Companies don’t get the actionable alerts they need because there is still too much noise from chatty devices like firewalls and IDSs, and there’s not enough context around alerts to really trust them. This can lead to security analysts wasting time on less significant events. Taylor stresses the importance of going beyond the base level of content that comes with the SIEM appliance and providing custom use cases that are specific to your business and computing environment.

“We see a lack of relevant content in the SIEMs and use cases,” according to Taylor. “A SIEM can look for many things, but you have to tell it what to look for, or you have to give it some conditions so it can start to analyze behaviors. You also have to understand that threats are continuously evolving so you need to continuously adapt your content and your use cases.”

A simple use case, he says, might be wanting to know “when I have a person that logs on to his desktop PC in the office and at the same time is logging on to the VPN from a remote location. Because a person can’t be two places at one time, I know this is a situation worth digging into. I need to look at two sources of logons, do geolocation analysis of where they are coming from, and send that type of an alert. That’s a very simple use case that you might want to set up based on users that travel and use VPNs. There are much more sophisticated use cases that also get built around applications and web portals and basic content for looking for malicious software and malicious activity.”

He gives an example of how to put context around an incident. Say you have an IDS detecting activity that is attempting to use a dangerous exploit such as Shellshock. But the traffic is targeting a system that doesn’t have that vulnerability, based on vulnerability scan data that you have. It’s important to correlate those data points so you don’t end up chasing something that just doesn’t matter.

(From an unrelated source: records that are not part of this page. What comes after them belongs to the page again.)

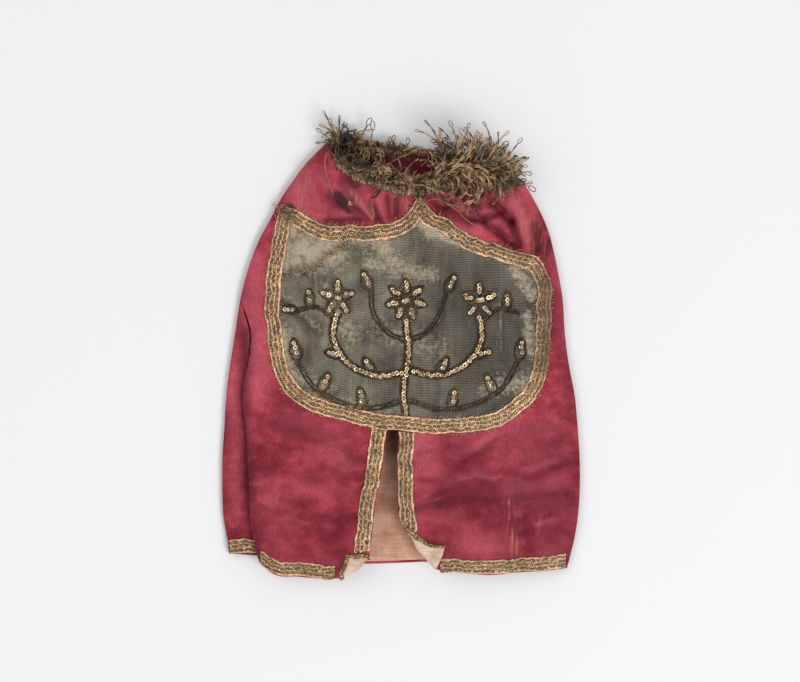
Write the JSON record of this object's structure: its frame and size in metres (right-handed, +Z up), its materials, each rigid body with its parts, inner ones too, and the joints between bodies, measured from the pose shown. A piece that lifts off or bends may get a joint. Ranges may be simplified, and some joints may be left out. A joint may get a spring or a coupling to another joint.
{
  "type": "torah mantle",
  "caption": "Fitted cloth cover for a small scroll, laid flat on its back, with a braided shield, a front vent and a fringed neck.",
  "frame": {"origin": "centre of the bounding box, on the surface that the mantle lies on", "axes": "+X across the front to the viewer's right, +Y from the hem to the neck, +Z up out of the front"},
  "size_m": [0.2868, 0.3749, 0.0425],
  "materials": {
    "crimson_satin": "worn silk satin, softly glossy, with pulled yellowish wear lines and one dark stain",
    "linen": "plain cream linen weave, matt",
    "grey_lame": "ribbed metal-thread cloth, dulled grey with pale stains",
    "gilt_braid": "woven metal-thread galloon, tarnished and fraying",
    "gilt_cord": "twisted metal-thread cord, dark with tarnish"
  },
  "bodies": {
    "root": {"back_panel": "crimson_satin", "front_panel": "crimson_satin", "lining_back": "linen", "lining_front": "linen", "shield": "grey_lame", "braid_shield": "gilt_braid", "braid_vent_left": "gilt_braid", "braid_vent_right": "gilt_braid", "braid_hem_left": "gilt_braid", "braid_hem_right": "gilt_braid", "braid_hem_side": "gilt_braid", "fringe_front": "gilt_cord", "fringe_back": "gilt_cord"}
  },
  "joints": []
}
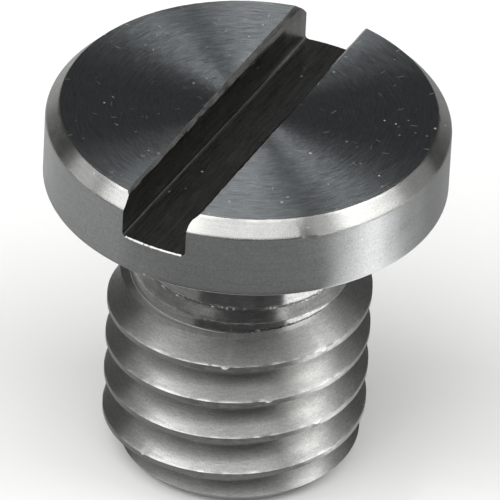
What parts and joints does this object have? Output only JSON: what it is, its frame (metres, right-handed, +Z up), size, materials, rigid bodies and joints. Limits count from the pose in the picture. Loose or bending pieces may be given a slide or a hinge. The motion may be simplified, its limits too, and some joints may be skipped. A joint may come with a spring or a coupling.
{
  "type": "tripod adapter screw",
  "caption": "Short slotted screw with a flat chamfered head, a relieved neck and a 3/8 inch thread, for fixing a tripod to an adapter plate.",
  "frame": {"origin": "centre of the flat thread end, which the screw stands on", "axes": "+Z up the screw's axis to the slotted face, +Y along the driver slot"},
  "size_m": [0.0144, 0.0144, 0.0145],
  "materials": {
    "turned_steel": "bare turned stainless steel, concentric facing marks on the head, bright chamfer, satin thread"
  },
  "bodies": {
    "root": {"adapter_screw": "turned_steel"}
  },
  "joints": []
}
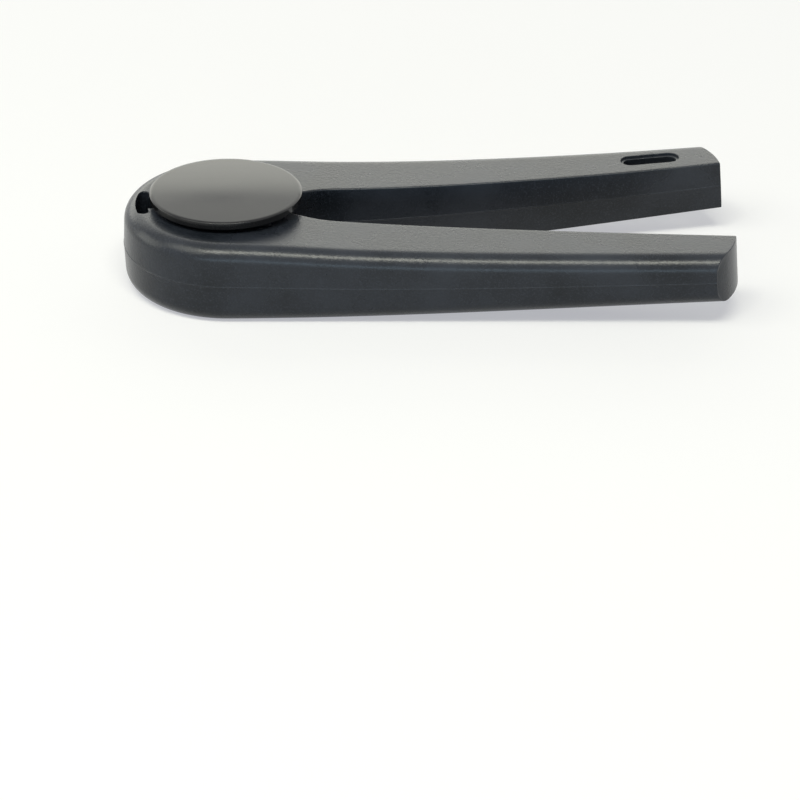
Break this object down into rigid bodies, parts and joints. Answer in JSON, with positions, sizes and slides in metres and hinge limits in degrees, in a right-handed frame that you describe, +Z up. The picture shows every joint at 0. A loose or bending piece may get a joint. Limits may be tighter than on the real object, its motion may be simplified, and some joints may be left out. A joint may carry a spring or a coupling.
{
  "type": "champagne opener",
  "caption": "Sprung hand tongs in dark moulded plastic that grip a sparkling-wine cork, with a round gloss-black push button over the cork and a wire slot in one handle.",
  "frame": {"origin": "cork axis at the head's underside", "axes": "+X from the cork axis along the handles, +Y to the rear handle with the wire slot, +Z up to the push button"},
  "size_m": [0.1361, 0.062, 0.0214],
  "materials": {
    "body_plastic": "fine spark-eroded charcoal grain",
    "grip_rubber": "soft matt black",
    "button_plastic": "polished black",
    "screw_steel": "zinc-plated",
    "washer_plastic": "natural slippery plastic",
    "spring_steel": "drawn stainless wire"
  },
  "bodies": {
    "hinge": {"hinge_web": "body_plastic", "spring_washer": "washer_plastic", "return_spring": "spring_steel"},
    "front_arm": {"front_lever": "body_plastic", "front_grip_pad": "grip_rubber"},
    "rear_arm": {"rear_lever": "body_plastic", "rear_grip_pad": "grip_rubber"},
    "ejector": {"push_button": "button_plastic", "ejector_foot": "button_plastic", "foot_screw": "screw_steel"}
  },
  "joints": [
    {"name": "front_squeeze", "type": "hinge", "parent": "hinge", "child": "front_arm", "pos_m": [-0.0217, 0, 0.00915], "axis": [0, 0, 1], "range_deg": [0, 6], "stiffness_Nm_per_rad": 2},
    {"name": "rear_squeeze", "type": "hinge", "parent": "hinge", "child": "rear_arm", "pos_m": [-0.0217, 0, 0.00915], "axis": [0, 0, 1], "range_deg": [-6, 0], "stiffness_Nm_per_rad": 2},
    {"name": "button_press", "type": "slide", "parent": "hinge", "child": "ejector", "axis": [0, 0, -1], "range_m": [0, 0.00085], "stiffness_N_per_m": 1500, "springref_m": -0.0008, "deforming": ["return_spring"]}
  ],
  "couplings": [
    {"joint": "rear_squeeze", "follows": "front_squeeze", "ratio": -1}
  ]
}
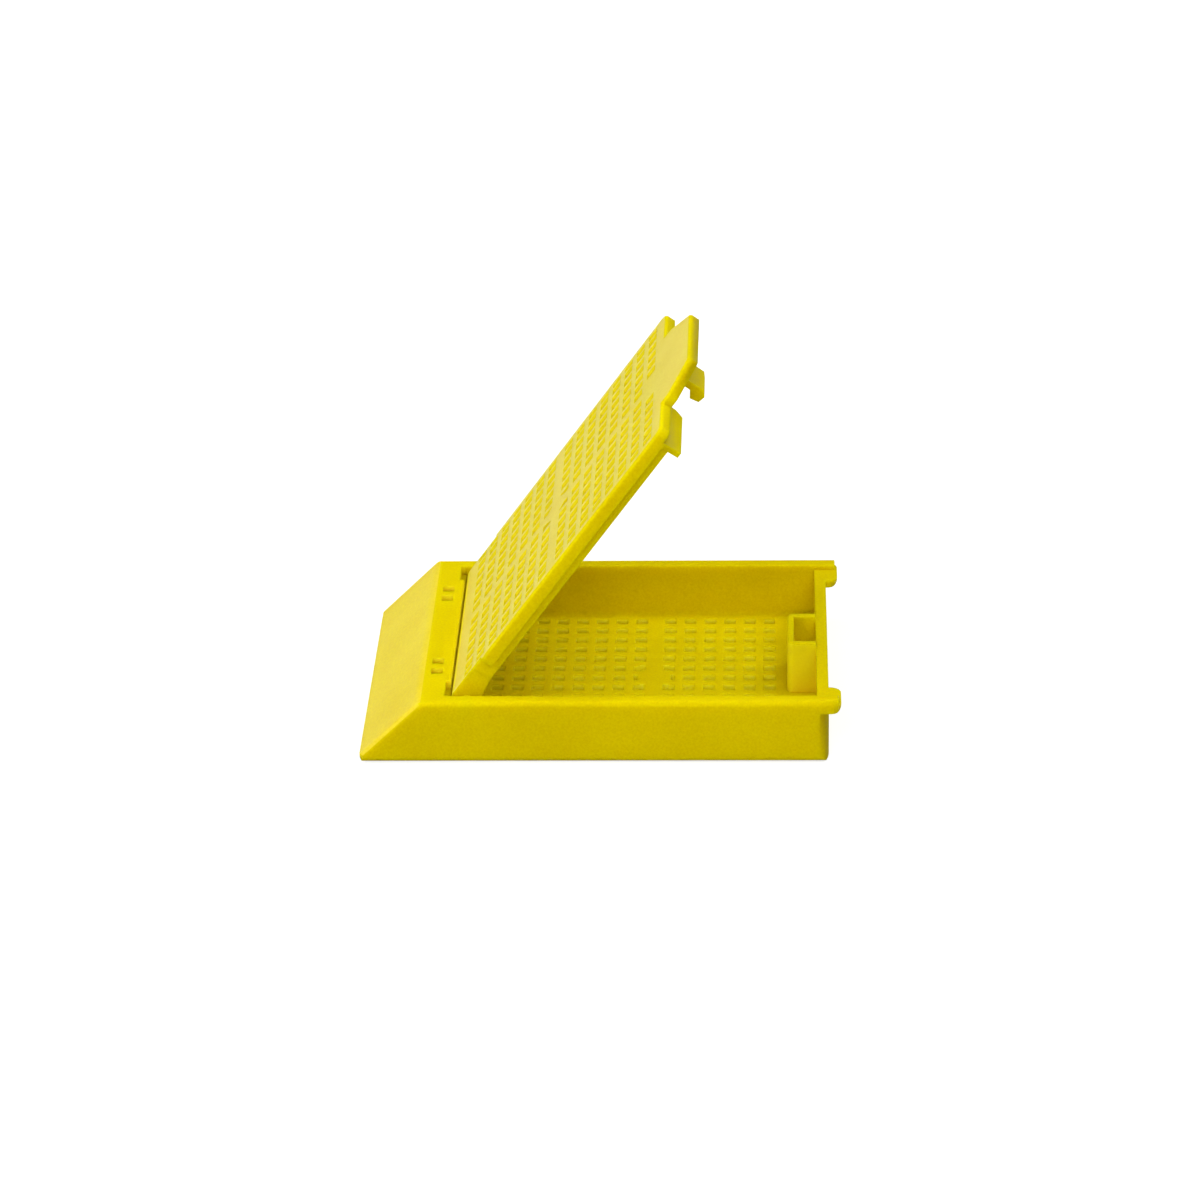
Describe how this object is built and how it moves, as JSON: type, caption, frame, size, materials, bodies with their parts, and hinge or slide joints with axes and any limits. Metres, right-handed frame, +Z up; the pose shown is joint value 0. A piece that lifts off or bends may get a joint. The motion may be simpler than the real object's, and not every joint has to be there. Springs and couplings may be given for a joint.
{
  "type": "tissue cassette",
  "caption": "Open perforated tray with a sloped writing face and a perforated lid that swings on moulded pins and snaps shut.",
  "frame": {"origin": "middle of the footprint, on the surface that the tray stands on", "axes": "+X along the tray from the writing slope to the latch, +Y across the tray, +Z up; the lid stands open by 54 degrees"},
  "size_m": [0.0412, 0.0286, 0.0336],
  "materials": {
    "tray": "satin moulded acetal, opaque yellow",
    "lid": "satin moulded acetal, opaque yellow"
  },
  "bodies": {
    "tray": {"base": "tray"},
    "lid": {"lid": "lid"}
  },
  "joints": [
    {"name": "lid_hinge", "type": "hinge", "parent": "tray", "child": "lid", "pos_m": [-0.01136, 0, 0.00497], "axis": [0, -1, 0], "range_deg": [-54, 44]}
  ]
}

Many companies don’t take the time to model their internal resources and policies into a SIEM to make it more effective in determining suspicious insider threats as well as the perimeter-based security environment. “Companies need to model their assets,” says Taylor. “They need to say, this is everything in my environment, and here are my zones for Finance and Development, here are my policies of who should be communicating from where to where. That’s the business context of the environment. It tells me a lot about what should be normal and then I can create use cases and behaviors so that I can look for those things that are abnormal.”

He adds, “You can’t rely on the base content of the SIEM to answer these questions about context and priorities. All SIEMs have base content that is pretty good but you have to adapt it and model it to your own environment and to today’s threats. And you must continuously add to and tune the content.”

Taylor says another area where companies fail with their SIEM projects is operationalization, or defining the processes of how things are done. For example, what’s the process to send a request from the security operations center to the network operations team to issue a block on a firewall? And how will that request be prioritized? If there’s a critical threat in the environment that could lead to a breach, the network team needs to address the block change now and not wait until the regular change management window four days from now. Taylor recommends defining such processes in a shared runbook to avoid ad hoc responses or activities.

One more area where SIEM implementations sometimes struggle is with having the right people in place. Taylor says SIEM experts are hard to find and highly in demand. Nevertheless, there are some critical roles a company must fill, like having a content author, a SIEM architect for use case modeling, and a SIEM administrator to ensure that data feeds and databases are working properly. If a company can’t find enough people to staff a qualified team, some tasks can be outsourced, such as the 24×7 coverage of monitoring and responding to alerts.

Taylor says that organizations can attain a lot of value from a SIEM solution, but only if it is continuously customized with the content and policies of the organization it is intended to serve.